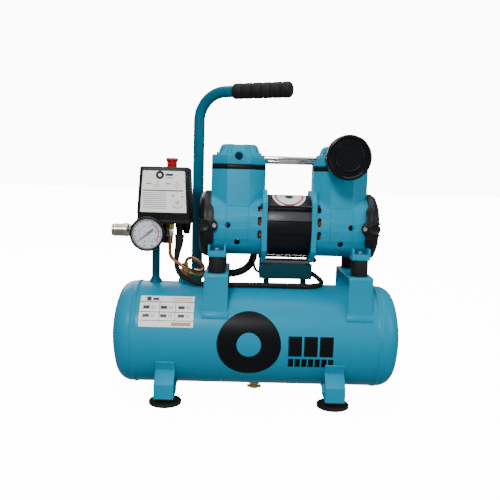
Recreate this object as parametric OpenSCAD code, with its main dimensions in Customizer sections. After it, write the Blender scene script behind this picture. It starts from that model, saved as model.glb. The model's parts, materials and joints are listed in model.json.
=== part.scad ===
// Twin-cylinder oil-free air compressor on a small horizontal tank.
// Millimetres. X runs along the tank, Y from front to back, Z up; the floor is z = 0.

/* [Tank] */
// Length of the tank over both dished heads
tank_len = 471; // [440:1:570]
// Outer diameter of the tank
tank_d = 166; // [150:1:200]
// Wall thickness of the shell and heads
tank_wall = 2.5; // [2:0.1:4]
// Depth of one dished head
head_depth = 35; // [30:1:45]
// Corner radius of a dished head
knuckle_r = 25; // [18:1:28]
// Height of the tank's underside above the floor
ground_gap = 18; // [17:1:30]

/* [Feet and saddles] */
// Distance between the left and right feet
foot_pitch = 266; // [220:1:300]
// Offset of the feet from the tank's middle
foot_shift = -9; // [-15:1:15]
// Width of a foot strip
foot_w = 31; // [24:1:40]
// Thickness of the foot and saddle sheet
sheet_t = 3; // [2:0.5:4]
// Height of the foot plate above the floor
foot_plate_z = 14.3; // [12:0.1:16]
// How far a foot stands out past the side of the tank
foot_overhang = 11.5; // [8:0.5:16]
// Radius of a rubber foot
pad_r = 25.9; // [20:0.1:26]
// Width of a saddle along the tank
saddle_w = 37.8; // [32:0.1:46]
// Depth of a saddle from front to back
saddle_d = 141.9; // [130:0.1:146]
// Height of a saddle's top above the tank
saddle_rise = 24.5; // [22:0.5:36]

/* [Pump] */
// Place of the pump's middle along the tank
pump_x = 47.5; // [30:0.5:60]
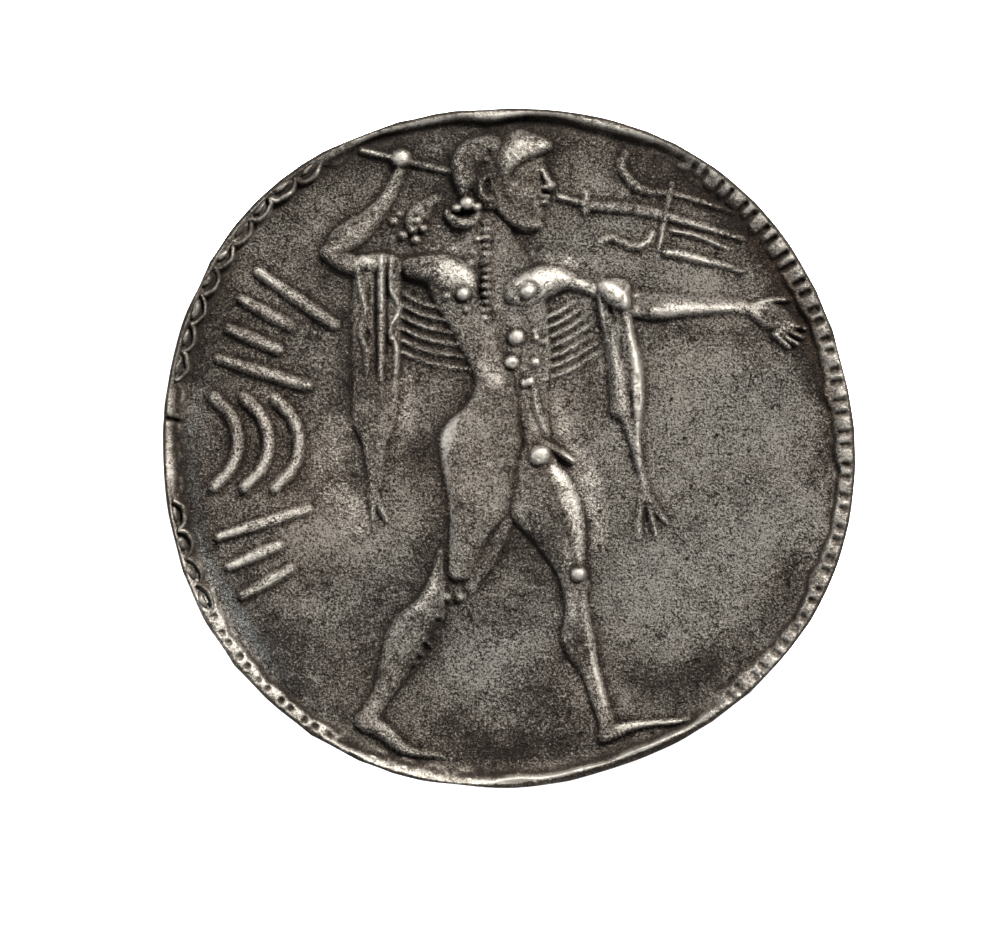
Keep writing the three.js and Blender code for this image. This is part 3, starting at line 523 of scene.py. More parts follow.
# Stains and painted shade, such as the shade under the forearm and beside the buttock. A share below 0 makes the
# place lighter.
STAINS_AND_PAINTED_SHADE = [
    (0.45, [(-12.8, 50, 1.6), (-12.4, 43, 2.2), (-11.4, 36, 2), (-10.8, 30, 1.4)]),
    (0.4, [(-17.5, 27, 2), (-20.5, 20, 3)]),
    (0.5, [(-30, 31, 4), (-30, 29, 4)]),
    (0.35, [(-39, 22, 4), (-33, 12, 4)]),
    (0.4, [(-23.6, 78, 1.2), (-23.8, 66, 1.4), (-24, 58, 1.2)]),
    (0.3, [(-7.4, 70, 1.2), (-5, 65.5, 1)]),
    (0.3, [(-28.5, 78, 2), (-28.5, 76, 2)]),
    (0.7, [(-8, 4.5, 3), (0, 1.5, 3.4), (9, 2, 3)]),
    (0.3, [(4, 9, 3), (8, 8, 3)]),
    (0.5, [(8.4, 16, 1.8), (10, 10, 2.4)]),
    (1, [(22, 14, 2.5), (26, 10.5, 3.6), (33, 14.5, 2.4)]),
    (0.5, [(12.6, 17, 1.6), (14.4, 12, 1.4)]),
    (0.4, [(-3, 21, 3), (4, 22, 3)]),
    (0.5, [(6, 12, 3), (11, 6, 3)]),
    (0.5, [(14, 69, 1.6), (15, 62, 2), (16, 54, 2)]),
    (0.7, [(24, 68.4, 1.2), (32, 68, 1.6), (40, 67, 1.4)]),
    (0.5, [(46, 40, 2), (45.5, 30, 2.4), (42, 22, 2.4), (34, 13, 3)]),
    (0.5, [(36, 88, 2), (41, 82, 2)]),
    (0.7, [(-3.6, 94, 2.6), (2.6, 90.6, 3.4)]),
    (0.5, [(-16, 92, 1.6), (-9, 90, 3)]),
    (0.3, [(-5.5, 46, 2.6), (-4.4, 40, 2.4)]),
    (0.6, [(-13.6, 21, 2), (-16.4, 14, 1.6)]),
    (1.4, [(-9.6, 21.6, 0.9), (-11.6, 17.6, 1.4), (-13.4, 13.6, 0.8)]),
    (1, [(1.4, 37.6, 0.7), (-0.6, 34, 1.2), (-4.6, 27, 1)]),
    (0.4, [(-14.6, 77, 1.4), (-12, 75, 1.6)]),
    (-0.35, [(0.3, 71, 1.2), (1, 64, 1.2), (2.2, 58, 1.2)]),
    (-0.3, [(-5, 13, 3), (-1, 12, 2.4)]),
    (-0.35, [(14, 91, 2.4), (20, 88, 2.4), (16, 79, 3)])]
stain_and_painted_shade = Die()
for share, place in STAINS_AND_PAINTED_SHADE:
    stain_and_painted_shade.add(drawn(place), share)
for share, place in POLISH_AND_PAINTED_HIGHLIGHTS:
    polish_and_painted_highlight.stand(drawn(place), share, power=2)
print(f"polished: {(polish_and_painted_highlight.height > 0.2).mean():.1%} of the sheet")

# %% [markdown]
# ### Shallow strokes beside the figure
# Rows of plain bars and arcs fill the field behind the figure. They point to the middle of the coin.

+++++

What you have to do
Write out every record verbatim.

Solution to this problem
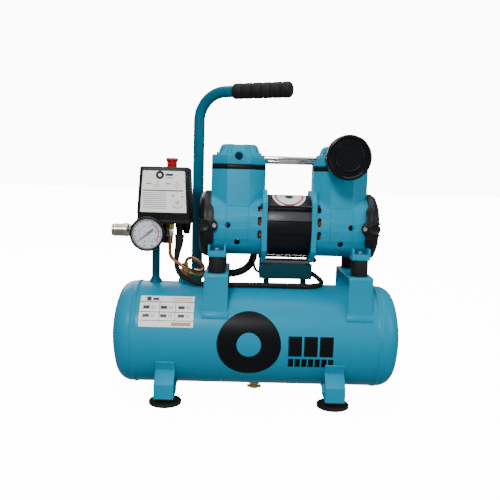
Recreate this object as parametric OpenSCAD code, with its main dimensions in Customizer sections. After it, write the Blender scene script behind this picture. It starts from that model, saved as model.glb. The model's parts, materials and joints are listed in model.json.
=== part.scad ===
// Twin-cylinder oil-free air compressor on a small horizontal tank.
// Millimetres. X runs along the tank, Y from front to back, Z up; the floor is z = 0.

/* [Tank] */
// Length of the tank over both dished heads
tank_len = 471; // [440:1:570]
// Outer diameter of the tank
tank_d = 166; // [150:1:200]
// Wall thickness of the shell and heads
tank_wall = 2.5; // [2:0.1:4]
// Depth of one dished head
head_depth = 35; // [30:1:45]
// Corner radius of a dished head
knuckle_r = 25; // [18:1:28]
// Height of the tank's underside above the floor
ground_gap = 18; // [17:1:30]

/* [Feet and saddles] */
// Distance between the left and right feet
foot_pitch = 266; // [220:1:300]
// Offset of the feet from the tank's middle
foot_shift = -9; // [-15:1:15]
// Width of a foot strip
foot_w = 31; // [24:1:40]
// Thickness of the foot and saddle sheet
sheet_t = 3; // [2:0.5:4]
// Height of the foot plate above the floor
foot_plate_z = 14.3; // [12:0.1:16]
// How far a foot stands out past the side of the tank
foot_overhang = 11.5; // [8:0.5:16]
// Radius of a rubber foot
pad_r = 25.9; // [20:0.1:26]
// Width of a saddle along the tank
saddle_w = 37.8; // [32:0.1:46]
// Depth of a saddle from front to back
saddle_d = 141.9; // [130:0.1:146]
// Height of a saddle's top above the tank
saddle_rise = 24.5; // [22:0.5:36]

/* [Pump] */
// Place of the pump's middle along the tank
pump_x = 47.5; // [30:0.5:60]
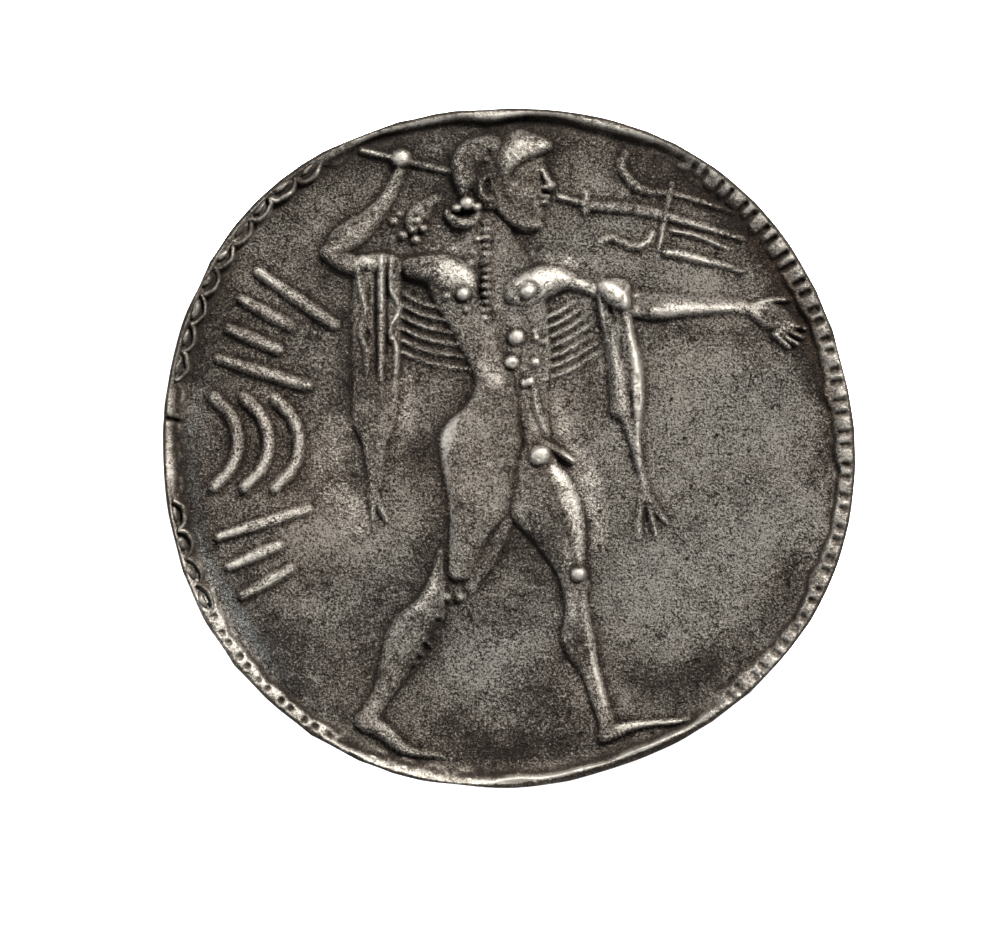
Keep writing the three.js and Blender code for this image. This is part 3, starting at line 523 of scene.py. More parts follow.
# Stains and painted shade, such as the shade under the forearm and beside the buttock. A share below 0 makes the
# place lighter.
STAINS_AND_PAINTED_SHADE = [
    (0.45, [(-12.8, 50, 1.6), (-12.4, 43, 2.2), (-11.4, 36, 2), (-10.8, 30, 1.4)]),
    (0.4, [(-17.5, 27, 2), (-20.5, 20, 3)]),
    (0.5, [(-30, 31, 4), (-30, 29, 4)]),
    (0.35, [(-39, 22, 4), (-33, 12, 4)]),
    (0.4, [(-23.6, 78, 1.2), (-23.8, 66, 1.4), (-24, 58, 1.2)]),
    (0.3, [(-7.4, 70, 1.2), (-5, 65.5, 1)]),
    (0.3, [(-28.5, 78, 2), (-28.5, 76, 2)]),
    (0.7, [(-8, 4.5, 3), (0, 1.5, 3.4), (9, 2, 3)]),
    (0.3, [(4, 9, 3), (8, 8, 3)]),
    (0.5, [(8.4, 16, 1.8), (10, 10, 2.4)]),
    (1, [(22, 14, 2.5), (26, 10.5, 3.6), (33, 14.5, 2.4)]),
    (0.5, [(12.6, 17, 1.6), (14.4, 12, 1.4)]),
    (0.4, [(-3, 21, 3), (4, 22, 3)]),
    (0.5, [(6, 12, 3), (11, 6, 3)]),
    (0.5, [(14, 69, 1.6), (15, 62, 2), (16, 54, 2)]),
    (0.7, [(24, 68.4, 1.2), (32, 68, 1.6), (40, 67, 1.4)]),
    (0.5, [(46, 40, 2), (45.5, 30, 2.4), (42, 22, 2.4), (34, 13, 3)]),
    (0.5, [(36, 88, 2), (41, 82, 2)]),
    (0.7, [(-3.6, 94, 2.6), (2.6, 90.6, 3.4)]),
    (0.5, [(-16, 92, 1.6), (-9, 90, 3)]),
    (0.3, [(-5.5, 46, 2.6), (-4.4, 40, 2.4)]),
    (0.6, [(-13.6, 21, 2), (-16.4, 14, 1.6)]),
    (1.4, [(-9.6, 21.6, 0.9), (-11.6, 17.6, 1.4), (-13.4, 13.6, 0.8)]),
    (1, [(1.4, 37.6, 0.7), (-0.6, 34, 1.2), (-4.6, 27, 1)]),
    (0.4, [(-14.6, 77, 1.4), (-12, 75, 1.6)]),
    (-0.35, [(0.3, 71, 1.2), (1, 64, 1.2), (2.2, 58, 1.2)]),
    (-0.3, [(-5, 13, 3), (-1, 12, 2.4)]),
    (-0.35, [(14, 91, 2.4), (20, 88, 2.4), (16, 79, 3)])]
stain_and_painted_shade = Die()
for share, place in STAINS_AND_PAINTED_SHADE:
    stain_and_painted_shade.add(drawn(place), share)
for share, place in POLISH_AND_PAINTED_HIGHLIGHTS:
    polish_and_painted_highlight.stand(drawn(place), share, power=2)
print(f"polished: {(polish_and_painted_highlight.height > 0.2).mean():.1%} of the sheet")

# %% [markdown]
# ### Shallow strokes beside the figure
# Rows of plain bars and arcs fill the field behind the figure. They point to the middle of the coin.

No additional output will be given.